= Uttar Pradesh sand mining scandal =

Illegal sand mining

The Uttar Pradesh illegal sand mining scam is a political scandal relating to events that occurred in 2012–2017 during the Samajwadi Party (SP) rule in Uttar Pradesh. It is being investigated by the Central Bureau of Investigation (CBI) on the 2016 orders of Allahabad High Court for allowing illegal mining in 7 districts of Uttar Pradesh – Shamli, Hamirpur, Fatehpur, Siddharthnagar, Deoria, Kaushambi and Saharanpur – in violation of rules and ban by the National Green Tribunal. On 5 January 2019, the CBI raided 14 suspects in 14 locations in 7 cities across Uttar Pradesh and Delhi pertaining to this scam, and incriminating evidence was seized.

CBI is likely to investigate former Uttar Pradesh Chief Minister Akhilesh Yadav and former minister Gayatri Prasad Prajapati, both of whom were respectively in charge of Uttar Pradesh mining ministry when the Samajwadi Party ruled the state from 2012 to 2017. CBI has filed an FIR against 11 suspects, which additionally specifies that the role of then ministers of mining, Yadav and Prajapati, will also be investigated. According to CBI FIR, Yadav had approved 13 mining leases on a single day in his capacity as Chief Minister-cum-minister for mines.
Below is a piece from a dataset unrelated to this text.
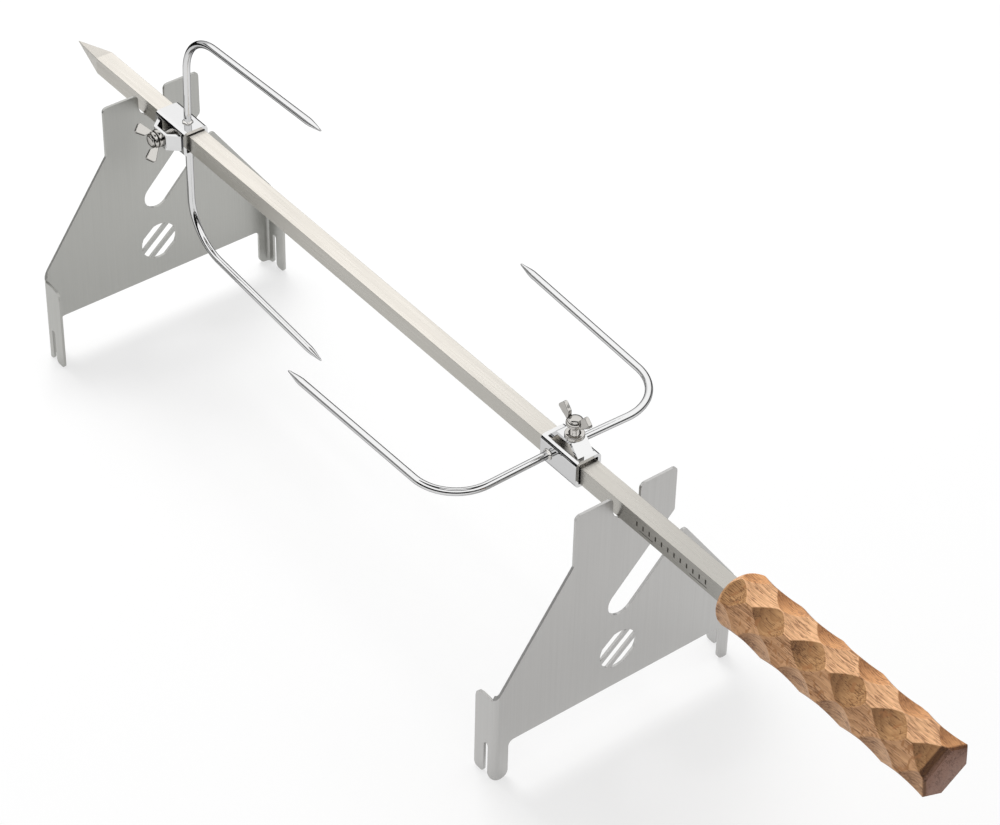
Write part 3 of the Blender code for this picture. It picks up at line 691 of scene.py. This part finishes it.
CAMERA_AZIMUTH = math.radians(51.95)
CAMERA_ELEVATION = math.radians(39.49)
CAMERA_ROLL = math.radians(1.12)
CAMERA_TARGET = Vector((14.65 * MM, 0, AXIS_Z))
CAMERA_DISTANCE = 1.6
LENS = 119.45
SHIFT_X, SHIFT_Y = 0.0262, -0.0376
KEY_LIGHT = Vector((-0.6, 0.12, 0.79)).normalized()
KEY_DISTANCE, KEY_SIZE, KEY_POWER = 2.2, (1.2, 0.8), 26
BRIGHT_SIDE = Vector((-0.62, 0.48, 0.64)).normalized()  # where the room is brightest
ROOM_DARKEST, ROOM_BRIGHTEST = 0.4, 1.0
FLOOR_REACH = 9
FLOOR_TONE, FLOOR_GLOW = 0.36, 0.61
CARD_STEPS = 48
BRIGHT_CARD, DIM_CARD, DARK_CARD = 1.34, 0.05, 0.0


def make_camera():
    data = bpy.data.cameras.new("camera")
    data.sensor_width = 36
    data.lens = LENS
    data.shift_x = SHIFT_X
    data.shift_y = SHIFT_Y
    data.clip_start = 0.05
    data.clip_end = 20
    camera = bpy.data.objects.new("camera", data)
    scene.collection.objects.link(camera)
    level = math.cos(CAMERA_ELEVATION)
    back = Vector(
        (math.sin(CAMERA_AZIMUTH) * level, -math.cos(CAMERA_AZIMUTH) * level, math.sin(CAMERA_ELEVATION))
    )
    camera.location = CAMERA_TARGET + back * CAMERA_DISTANCE
    turn = back.to_track_quat("Z", "Y").to_matrix().to_4x4()
    camera.rotation_euler = (turn @ Matrix.Rotation(CAMERA_ROLL, 4, "Z")).to_euler()
    scene.camera = camera


def softbox(name, direction, distance, size, power):
    """A soft light that neither the camera nor a reflection sees."""
    data = bpy.data.lights.new(name, "AREA")
    data.shape = "RECTANGLE"
    data.size, data.size_y = size
    data.energy = power
    light = bpy.data.objects.new(name, data)
    light.location = Vector((0, 0, AXIS_Z)) + direction * distance
    light.rotation_euler = direction.to_track_quat("Z", "Y").to_euler()
    light.visible_camera = False
    light.visible_glossy = False
    scene.collection.objects.link(light)


def make_world():
    """A white room, brightest behind the set and above it, as the camera sees it."""
    world = bpy.data.worlds.new("studio")
    world.use_nodes = True
    tree = world.node_tree
    place = tree.nodes.new("ShaderNodeTexCoord")
    lean = tree.nodes.new("ShaderNodeVectorMath")
    lean.operation = "DOT_PRODUCT"
    lean.inputs[1].default_value = BRIGHT_SIDE
    tree.links.new(place.outputs["Generated"], lean.inputs[0])
    spread = tree.nodes.new("ShaderNodeMapRange")
    spread.interpolation_type = "SMOOTHSTEP"
    spread.inputs["From Min"].default_value = -0.2
    spread.inputs["From Max"].default_value = 1.0
    spread.inputs["To Min"].default_value = ROOM_DARKEST
    spread.inputs["To Max"].default_value = ROOM_BRIGHTEST
    tree.links.new(lean.outputs["Value"], spread.inputs["Value"])
    back = tree.nodes["Background"]
    back.inputs["Color"].default_value = (1, 1, 1, 1)
    tree.links.new(spread.outputs["Result"], back.inputs["Strength"])
    scene.world = world


def make_floor():
    mesh = bpy.data.meshes.new("floor")
    signs = ((-1, -1), (1, -1), (1, 1), (-1, 1))
    corners = [(x * FLOOR_REACH, y * FLOOR_REACH, 0) for x, y in signs]
    mesh.from_pydata(corners, [], [(0, 1, 2, 3)])
    look = bpy.data.materials.new("floor")
    look.use_nodes = True
    surface = look.node_tree.nodes["Principled BSDF"]
    surface.inputs["Base Color"].default_value = (FLOOR_TONE, FLOOR_TONE, FLOOR_TONE, 1)
    surface.inputs["Roughness"].default_value = 0.9
    surface.inputs["Specular IOR Level"].default_value = 0.0
    surface.inputs["Emission Color"].default_value = (1, 1, 1, 1)
    surface.inputs["Emission Strength"].default_value = FLOOR_GLOW
    mesh.materials.append(look)
    floor = bpy.data.objects.new("floor", mesh)
    scene.collection.objects.link(floor)


def card(name, first, last, glow, start=0, end=360):
    """A card curved round the set from start to end degrees, which only reflections show.

    first and last are the (radius, height) of its edges.
    """
    builder = bmesh.new()
    pairs = []
    for step in range(CARD_STEPS + 1):
        angle = math.radians(start + (end - start) * step / CARD_STEPS)
        x, y = math.cos(angle), math.sin(angle)
        edge = [(radius * x, radius * y, height) for radius, height in (first, last)]
        pairs.append([builder.verts.new(point) for point in edge])
    for before, after in zip(pairs, pairs[1:]):
        builder.faces.new((before[0], after[0], after[1], before[1]))
    mesh = bpy.data.meshes.new(name)
    builder.to_mesh(mesh)
    builder.free()
    look = bpy.data.materials.new(name)
    look.use_nodes = True
    surface = look.node_tree.nodes["Principled BSDF"]
    surface.inputs["Base Color"].default_value = (0.01, 0.01, 0.01, 1)
    surface.inputs["Specular IOR Level"].default_value = 0.0
    surface.inputs["Emission Color"].default_value = (1, 1, 1, 1)
    surface.inputs["Emission Strength"].default_value = glow
    mesh.materials.append(look)
    made = bpy.data.objects.new(name, mesh)
    made.visible_camera = False
    made.visible_diffuse = False
    made.visible_shadow = False
    scene.collection.objects.link(made)


soften("stand_far", LOOKS["stand"], STAND_EDGE)
soften("stand_near", LOOKS["stand"], STAND_EDGE)
soften("spit_bar", LOOKS["bar"], BAR_EDGE)
build_handle()
build_forks()
make_camera()
make_world()
make_floor()
softbox("key", KEY_LIGHT, KEY_DISTANCE, KEY_SIZE, KEY_POWER)
card("card_ceiling", (1.3, 2.4), (5.0, 2.4), BRIGHT_CARD)
card("card_ring", (0.5, 2.4), (1.3, 2.4), DIM_CARD)
card("card_zenith", (0.01, 2.4), (0.5, 2.4), BRIGHT_CARD)
card("card_front", (3.0, 0.03), (3.0, 1.5), DARK_CARD, 250, 350)
card("card_back", (3.0, 0.2), (3.0, 0.95), DARK_CARD, -10, 146)
card("card_left", (3.0, 0.7), (3.0, 1.2), DARK_CARD, 190, 250)
card("card_ground", (0.55, 0.02), (3.0, 0.02), DARK_CARD)
scene.view_settings.view_transform = "Standard"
==Unearthing of the scam==
The initial reports of scam started to pour out for illegal sand mining during the earlier BSP rule as well as the current SP rule. In June 2013, Durga Shakti Nagpal launched a massive crackdown on illegal mining. On 23 July 2013, Nagpal had said that she would take strict action against dredgers engaged in illegal mining, adding that such activity could affect the environment adversely. Since April 2013, the Uttar Pradesh Police had filed 17 FIRs and the Chief Judicial magistrates had ordered the arrest of illegal sand miners in 22 cases. From April to June 2013, the police had impounded 297 vehicles and machinery used for illegal mining and collected Rs in fines. Under Nagpal, a joint operation involving the revenue, police and transport departments was launched and villages of Asgarpur, Nangla Wajidpur, Gulavli, Kambakshpur, and Jaganpur Chaproli were monitored. On 25 July, the government transferred the mining officer of the GB Nagar district Ashish Kumar, who was assisting Nagpal, to Bulandshahr. Before being transferred, Kumar survived three attempts on his life, the last one was on 9 February 2013. Nagpal was also targeted on 26 April 2013, during a visit to the Kasna police station. These attacks were attributed to the "sand mafia" operating in the district.

In 2016, BJP-led Union Ministry of Mines of India had criticized the Uttar Pradesh government for allowing arbitrary allotment, instead of a transparent auction, for mining leases and contracts for some minerals such as gypsum, mica, quartz and sand, which also considered issuing a directive to overrule the state action since it was in violation of the Supreme Court of India’s orders against arbitrary allotment of mines.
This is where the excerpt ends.